Congratulations Ron, you will love your boat.
I have been through all the ideas about dealing with the lowered sail. In the BayCruiser there is a fundamental difference. There is a cabin. with the BayRaider, if all else fails, you can dump the sail, yard and boom in the cockpit and sit on it. With the cabin in the way you can't do that, there just isn't room. I thought of stowing the yard as Claus describes, but again, with a cabin that would mean climbing onto the cabin roof in just the conditions where you would really not want to do that. So in the end we plumped for a solid, Bermudian mast (carbon fibre in two pieces for transport), with a roached mainsail for increased area. We also decided that the sprit boom, which I love, just wouldn't work either as it is so difficult to stow the sail on it. In the end we settled for a conventional boom at the bottom of the sail, which works fine, but you have the extra fiddle of the kicking strap, which the sprit doesn't need. I have rigged lazyjacks which catch the sail and hold the boom up.

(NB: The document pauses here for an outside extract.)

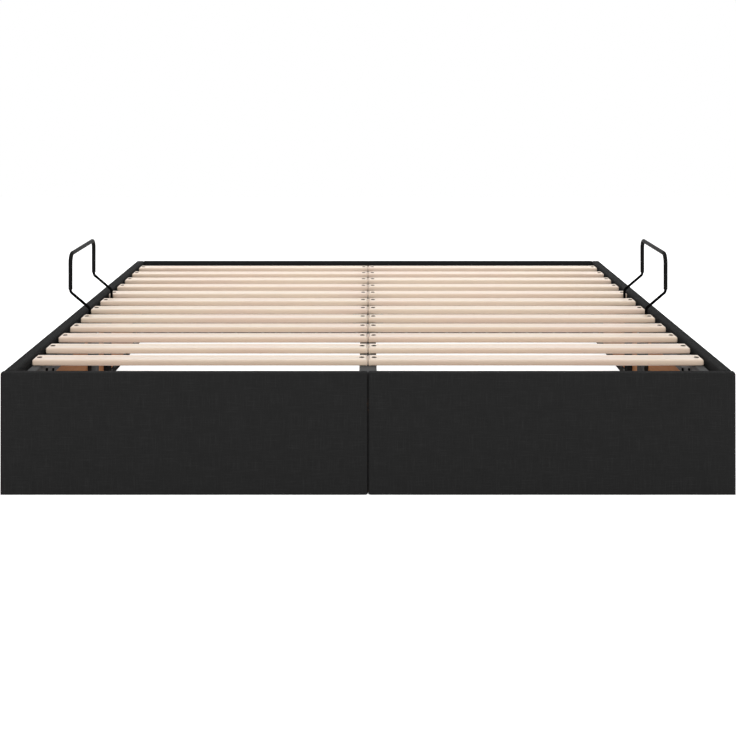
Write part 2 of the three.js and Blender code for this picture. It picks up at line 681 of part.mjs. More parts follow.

It means that when I stow the sail I go through the following:
-Loosen the main sheet (in truth I nearly always forget that)
-Loosen the kicking strap
-Tighten the lazy jacks (I can actually haul them right up so the boom is cocked up above standing head level, which is great for motoring)
-Drop the main sail, which comes down under its own weight if I am facing right into the wind, otherwise I may have to grab a bit and yank it down. It all settles on the boom between the lazy jacks.
-Tie on a couple of sail ties just to keep it neat.
Everything happens above head level and the cockpit is empty. I can sail quite happily like this with jib and mizzen.